Byrne released his second solo album, Tailor Made, on September 4, 2007. His touring band consisted of Bob Egan (Blue Rodeo, Wilco), Christian Tanna (I Mother Earth), Gerry Finn (David Usher), and Justin Mahoney.

In September 2007, the band played a CCMA showcase in Regina, Saskatchewan, and later toured Eastern Canada, doing shows with The Divorcees and as the supporting act for Corb Lund.

Byrne is currently on Blacktop Records with a three-song EP titled Boots and Blood, a preview for his third full-length solo album.

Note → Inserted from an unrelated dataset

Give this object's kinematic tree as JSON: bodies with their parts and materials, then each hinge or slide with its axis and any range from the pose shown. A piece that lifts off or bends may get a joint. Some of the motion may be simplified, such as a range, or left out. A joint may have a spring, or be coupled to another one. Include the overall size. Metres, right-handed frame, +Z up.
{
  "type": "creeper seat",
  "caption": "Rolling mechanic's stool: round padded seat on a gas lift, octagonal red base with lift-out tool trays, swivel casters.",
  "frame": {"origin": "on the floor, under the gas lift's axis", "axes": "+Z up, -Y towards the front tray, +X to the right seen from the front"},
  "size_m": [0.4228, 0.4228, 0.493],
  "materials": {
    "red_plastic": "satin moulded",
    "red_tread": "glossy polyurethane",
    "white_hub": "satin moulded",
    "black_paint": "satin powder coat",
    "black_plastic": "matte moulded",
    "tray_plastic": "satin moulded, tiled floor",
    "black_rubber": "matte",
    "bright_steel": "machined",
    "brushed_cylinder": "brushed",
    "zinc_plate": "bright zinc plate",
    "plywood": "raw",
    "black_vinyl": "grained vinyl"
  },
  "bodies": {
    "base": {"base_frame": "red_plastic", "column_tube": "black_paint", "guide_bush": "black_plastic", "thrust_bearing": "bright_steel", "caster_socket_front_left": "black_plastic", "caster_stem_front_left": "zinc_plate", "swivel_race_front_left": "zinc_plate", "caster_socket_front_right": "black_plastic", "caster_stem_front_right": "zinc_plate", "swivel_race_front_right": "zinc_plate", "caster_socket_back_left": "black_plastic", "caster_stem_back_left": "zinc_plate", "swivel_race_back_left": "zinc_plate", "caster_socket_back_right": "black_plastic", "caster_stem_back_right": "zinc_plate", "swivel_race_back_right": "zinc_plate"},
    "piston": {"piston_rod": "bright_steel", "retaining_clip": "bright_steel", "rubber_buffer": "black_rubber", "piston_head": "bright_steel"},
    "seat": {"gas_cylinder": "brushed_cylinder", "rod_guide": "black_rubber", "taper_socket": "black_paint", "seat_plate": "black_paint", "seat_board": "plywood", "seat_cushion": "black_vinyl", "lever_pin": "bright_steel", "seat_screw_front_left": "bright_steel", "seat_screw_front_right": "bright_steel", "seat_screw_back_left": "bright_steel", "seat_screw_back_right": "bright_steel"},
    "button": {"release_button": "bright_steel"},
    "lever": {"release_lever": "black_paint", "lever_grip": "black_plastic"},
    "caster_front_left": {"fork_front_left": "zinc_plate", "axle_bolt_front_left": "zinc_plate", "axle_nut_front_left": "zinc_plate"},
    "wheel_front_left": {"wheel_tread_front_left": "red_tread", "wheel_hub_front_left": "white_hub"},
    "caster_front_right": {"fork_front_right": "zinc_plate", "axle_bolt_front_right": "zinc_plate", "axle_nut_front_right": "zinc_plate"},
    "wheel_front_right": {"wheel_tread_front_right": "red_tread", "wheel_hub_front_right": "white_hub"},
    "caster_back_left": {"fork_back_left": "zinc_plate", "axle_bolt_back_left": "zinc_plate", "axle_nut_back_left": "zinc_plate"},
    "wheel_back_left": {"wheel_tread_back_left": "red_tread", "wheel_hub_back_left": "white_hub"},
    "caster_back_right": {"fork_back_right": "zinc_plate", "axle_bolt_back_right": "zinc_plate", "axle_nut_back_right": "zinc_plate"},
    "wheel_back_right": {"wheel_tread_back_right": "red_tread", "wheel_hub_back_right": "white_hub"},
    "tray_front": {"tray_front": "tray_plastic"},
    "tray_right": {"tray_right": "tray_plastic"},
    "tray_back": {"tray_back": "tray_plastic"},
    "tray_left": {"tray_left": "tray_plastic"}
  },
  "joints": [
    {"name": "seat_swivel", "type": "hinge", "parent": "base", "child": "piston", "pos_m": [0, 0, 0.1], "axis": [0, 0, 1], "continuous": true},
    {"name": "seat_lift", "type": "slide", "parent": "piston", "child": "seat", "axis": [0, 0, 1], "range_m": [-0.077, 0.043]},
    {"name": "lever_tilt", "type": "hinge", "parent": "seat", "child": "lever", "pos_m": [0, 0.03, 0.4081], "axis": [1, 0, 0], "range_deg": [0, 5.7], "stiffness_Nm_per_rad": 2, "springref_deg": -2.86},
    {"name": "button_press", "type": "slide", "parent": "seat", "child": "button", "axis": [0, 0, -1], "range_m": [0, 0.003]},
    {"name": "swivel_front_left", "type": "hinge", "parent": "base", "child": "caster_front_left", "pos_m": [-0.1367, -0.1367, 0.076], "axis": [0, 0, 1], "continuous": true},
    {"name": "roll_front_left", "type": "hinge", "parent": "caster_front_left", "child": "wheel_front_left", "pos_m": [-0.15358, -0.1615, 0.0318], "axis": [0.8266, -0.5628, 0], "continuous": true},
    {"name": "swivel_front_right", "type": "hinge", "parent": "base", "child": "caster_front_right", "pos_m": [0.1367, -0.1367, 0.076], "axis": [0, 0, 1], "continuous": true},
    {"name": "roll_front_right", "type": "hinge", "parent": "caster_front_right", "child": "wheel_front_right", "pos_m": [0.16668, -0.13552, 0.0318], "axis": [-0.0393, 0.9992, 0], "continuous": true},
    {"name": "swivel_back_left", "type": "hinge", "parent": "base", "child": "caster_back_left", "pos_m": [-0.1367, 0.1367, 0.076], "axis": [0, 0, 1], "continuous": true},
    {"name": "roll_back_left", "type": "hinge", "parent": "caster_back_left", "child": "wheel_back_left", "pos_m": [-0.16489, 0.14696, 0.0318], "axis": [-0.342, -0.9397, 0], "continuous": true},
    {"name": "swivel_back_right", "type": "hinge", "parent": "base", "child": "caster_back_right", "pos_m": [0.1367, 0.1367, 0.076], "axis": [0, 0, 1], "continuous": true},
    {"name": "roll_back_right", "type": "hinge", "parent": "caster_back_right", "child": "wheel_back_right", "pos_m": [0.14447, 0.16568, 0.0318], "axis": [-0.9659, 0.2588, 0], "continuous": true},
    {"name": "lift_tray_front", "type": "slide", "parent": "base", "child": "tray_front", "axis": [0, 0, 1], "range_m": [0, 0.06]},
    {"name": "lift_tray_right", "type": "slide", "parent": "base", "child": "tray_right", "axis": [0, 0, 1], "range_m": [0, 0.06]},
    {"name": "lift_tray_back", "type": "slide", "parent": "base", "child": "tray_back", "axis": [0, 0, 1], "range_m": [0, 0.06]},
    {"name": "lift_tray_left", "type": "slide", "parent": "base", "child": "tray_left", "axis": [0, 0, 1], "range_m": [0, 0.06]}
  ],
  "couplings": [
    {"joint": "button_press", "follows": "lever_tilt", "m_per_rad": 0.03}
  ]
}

As of May 2011, Brian is currently a tattoo artist at Bonded Ink in North Sydney, Nova Scotia, Canada. He later relocated to Peterborough, Ontario.

On January 24, 2012, I Mother Earth announced an end to its hiatus. The group is producing new music with Byrne again on lead vocals. They have played a number of live shows at venues across Canada. Byrne also continues to perform as a solo act.

With his wife Tara, in 2012, founded OCD Collective to raise money for families to cover autism and mental health needs.

In 2015, Byrne began work as a radio announcer with Live 105, Halifax, Nova Scotia.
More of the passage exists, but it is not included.